Some elements of such a program are a given. The central bank would buy bonds on the open market - not directly from governments, which would be a violation of its charter.

But the bank will have to figure out how to deal with the lack of Pan-European assets comparable to the United States Treasury bonds that the Fed purchased in its quantitative easing programme.

The simplest and most likely option would be to buy bonds in proportion to each Euro zone country's share of the central bank's capital, which is calculated according to each member state's population and gross domestic product.

The drawback to this method is that it would mean buying large quantities of German government bonds, which are already in heavy demand - so much so that on Wednesday the yield on the 10-year German bond reached a new low.

Germany accounts for 18 per cent of the European Central Bank's capital, more than any other country. (Malta, with 0.65 per cent of the central bank's capital, has the smallest share.) Market interest rates on some other German government bonds are already below zero. So it is not clear what purpose, if any, would be served by pushing the rates even lower, as would happen if the European Central Bank started buying.

A second option would be to buy only highly rated government bonds - those of France, Finland and Germany, say, while avoiding the bonds of governments with riskier finances, like Portugal or Greece. That approach would answer German concerns that taxpayers could be stuck with the bill if some Euro zone governments were to default on their debt.

In theory, if the European Central Bank drove up the prices of highly rated bonds, private investors would turn to the bonds of weaker countries instead. But it is not certain that would happen. If not, the E.C.B. would not achieve its goal of providing relief in heavily indebted countries like Italy.

A third option would be to buy bonds in proportion to the outstanding debt of each eurozone country - the higher the debt level, the more bonds the central bank would buy. This alternative would favor countries that are the most deeply in debt and need the most help, like Italy. But conservative critics in Germany would probably complain that these countries were being rewarded for irresponsibly running up huge debts.

Every option has negative side effects. But Mr. Winkler of the Frankfurt School of Finance and Management said that did not mean the central bank should sit on its hands. "If you are about to drown," he said, "you don't worry about the possibility of having a heart attack a week later."

Whatever the method used by the central bank, the next big question is how much to buy.
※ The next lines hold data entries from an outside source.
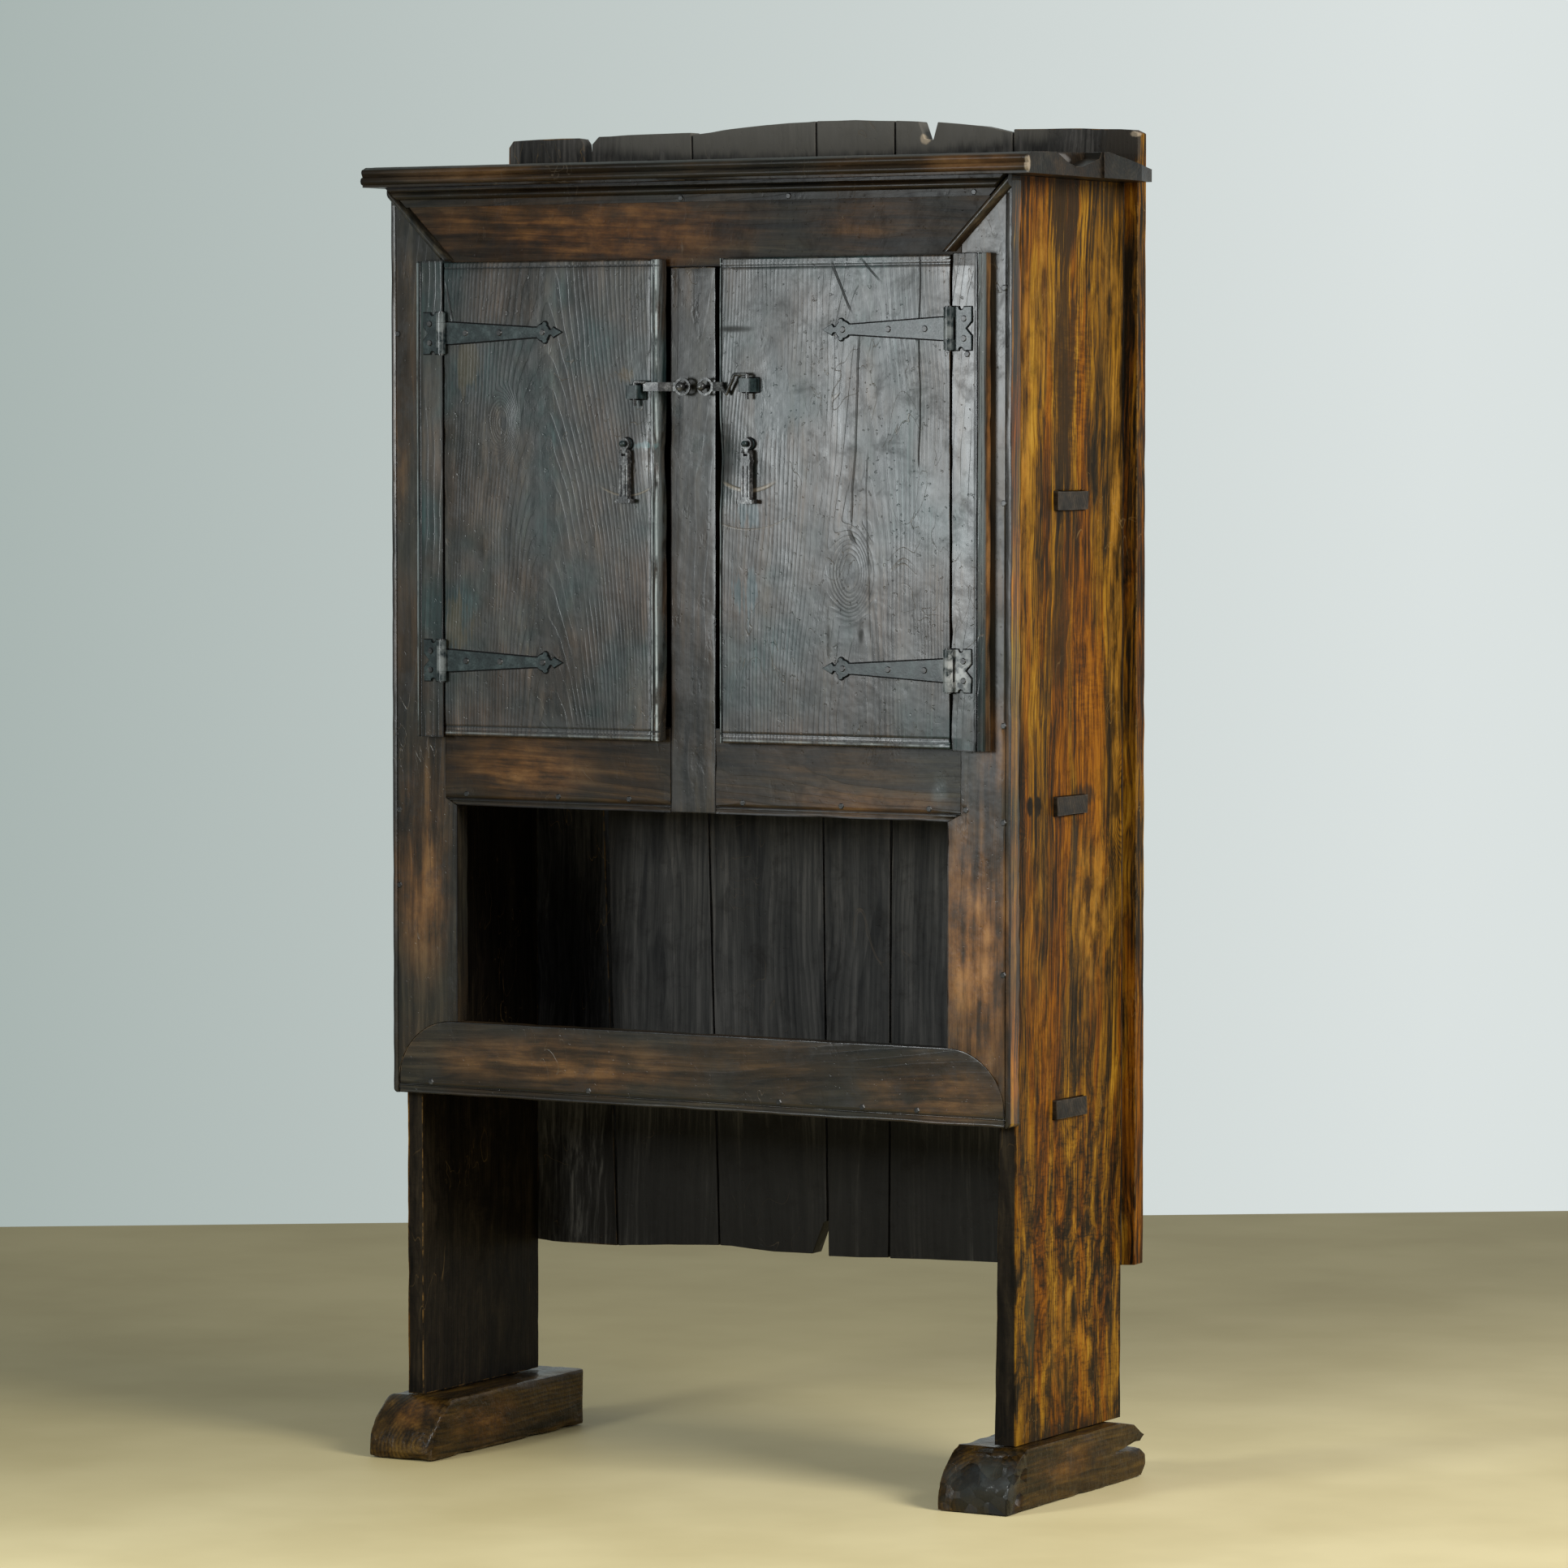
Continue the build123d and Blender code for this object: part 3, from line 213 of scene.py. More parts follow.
class Wood(Surface):
    """Old waxed softwood: how it grew, and then layer by layer what has happened to it, with painted
    highlights on beads, arrises and smooth places, and painted shade in grooves and hollows.

    look holds its colours and amounts. heart is where the tree's centre ran, in mm from the
    board's middle, and lean how it leans. The layers build up colour, height (in mm) and
    roughness. The places of lines are in metres.
    """

    def __init__(self, name, look, grain, heart, lean, knots):
        super().__init__(f"wood_{name}")
        self.look = look
        self.low, self.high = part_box(name)
        rng = random.Random(name)
        heart = heart or (rng.uniform(-40, 40), 70, rng.uniform(-40, 40))
        lean = lean or (rng.uniform(-0.03, 0.03), rng.uniform(-0.03, 0.03))
        chance = (0, 0, rng.uniform(-3, 3))
        heart = (Vector(self.low) + Vector(self.high)) / 2 + Vector(heart) / 1000
        self.local = self.vector("SUBTRACT", self.position, tuple(heart))
        along = self.add("ShaderNodeMapping", {"Vector": self.local, "Rotation": GRAIN_TURN[grain]})
        self.board = self.add("ShaderNodeMapping", {"Vector": along, "Rotation": (*lean, 0)})
        shifted = {0: self.board, 1: (5.0, 5.0, 1.6), 2: chance}
        self.slow = self.add("ShaderNodeVectorMath", shifted, operation="MULTIPLY_ADD")
        warp = self.vector("SUBTRACT", self.noise(self.slow, 1.0, 3.0, output="Color"), HALF)
        self.bent = self.vector("ADD", self.board, self.scaled(warp, (0.045, 0.045, 0)))
        sway = self.stretched(self.board, (16, 16, 9), 2.0, output="Color")
        sway = self.scaled(self.vector("SUBTRACT", sway, HALF), (look["sway"], look["sway"], 0))
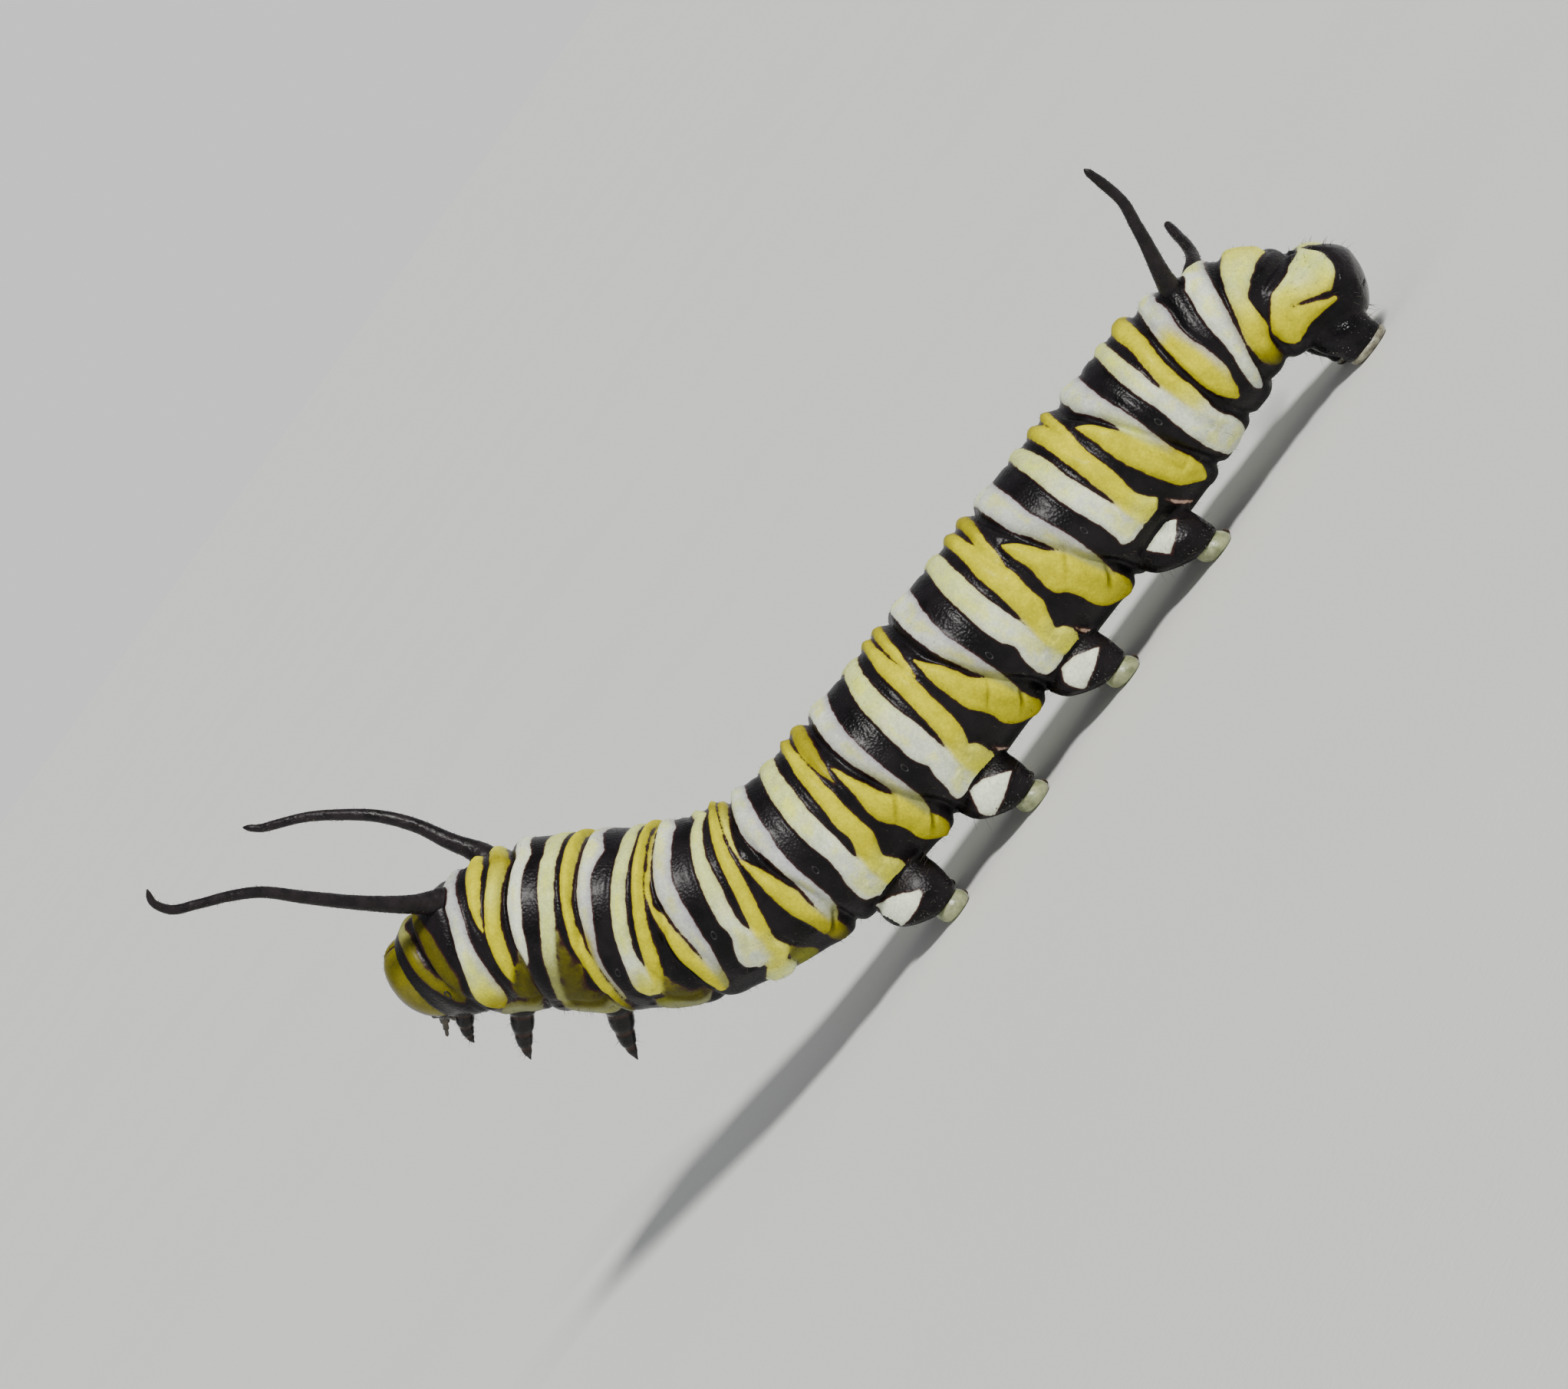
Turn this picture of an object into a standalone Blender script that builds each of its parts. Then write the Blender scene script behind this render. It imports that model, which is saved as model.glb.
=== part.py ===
"""Monarch larva in its last stage, as a still life-size model in solid pieces.

The body is a line of rings from the neck to the tail. Each segment is a loft between two
flat seams, and the legs, prolegs and filaments grow from the surface of those rings.
Lengths are in millimetres here and become metres where the meshes are made. The larva
faces -X, its left side faces -Y, and its prolegs stand on the floor at z = 0.
"""
import math

import bmesh
import bpy
import numpy as np
from mathutils import Matrix, Vector

NAME = "monarch_larva"
MM = 0.001

# The point of the floor under the middle of the whole model, on the body line's own axes
FLOOR = -0.15
ORIGIN = (0.783, 2.565, FLOOR)

# Gap that is kept between pieces that meet
GAP = 0.3

# Seams from the neck to the end of the tail: centre of the ring, half depth, half width,
# roll of the back towards the left side and lean of the back towards the head, in degrees
SEAMS = (
    ("neck", (-17.0, 4.10, 12.70), 1.75, 1.80, 14, 4),
    ("T1_T2", (-15.95, 3.75, 12.35), 2.25, 2.35, 14, 4),
    ("T2_T3", (-13.45, 3.00, 10.85), 2.95, 3.00, 14, 2),
    ("T3_A1", (-11.55, 2.10, 8.75), 3.15, 3.15, 12, 5),
    ("A1_A2", (-9.55, 1.00, 6.75), 3.25, 3.20, 9, 7),
    ("A2_A3", (-6.50, 0.30, 5.15), 3.20, 3.20, 5, 4),
    ("A3_A4", (-2.10, 0.0, 4.55), 3.20, 3.20, 2, 2),
    ("A4_A5", (2.60, 0.0, 4.40), 3.15, 3.20, 0, 8),
    ("A5_A6", (7.55, 0.0, 4.25), 3.15, 3.20, 0, 10),
    ("A6_A7", (12.3, 0.0, 4.10), 3.10, 3.10, 0, 9),
    ("A7_A8", (15.8, -0.40, 4.10), 2.80, 2.85, 0, 4),
    ("A8_A9", (18.1, -1.00, 3.55), 2.30, 2.50, 0, -6),
    ("A9_A10", (19.4, -1.40, 2.65), 1.72, 2.00, 0, -6),
    ("tail", (21.3, -1.95, 1.45), 0.75, 0.95, 0, 0),
)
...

The central bank has implicitly set a target of expanding its balance sheet, a measure of the volume of its stimulus, by 1 trillion euros, or about $1.18 trillion.

The bank has already been buying private sector assets, including bundles of real estate loans. But the amount so far, about €33 billion, is clearly inadequate to meet the balance-sheet goal. Most of the rest would have to come from government bonds, the most abundant asset available.

Analysts at Nomura in London estimate that the European Central Bank would have to spend at least €700 billion on eurozone government bonds. But rather than setting the long-range target, Nomura analysts said in a note to clients last week, the central bank will probably announce monthly targets of around €55 billion, which could be adjusted to reflect changes in the inflation rate or other economic developments.

Among economists, there is widespread skepticism about whether any amount of bond-buying will solve the eurozone's growth and inflation problem. There is already plenty of money in the system, they say. The problems, many economists argue, lie in economic drags that are beyond the control of Mr. Draghi and the central bank - that it takes too long to get a building permit in Italy, for example, or that there are too many restrictions on hiring and firing in France.

"I don't think what he does," said Carl B. Weinberg, chief economist of High Frequency Economics in Valhalla, N.Y., "is going to make any difference for the economy."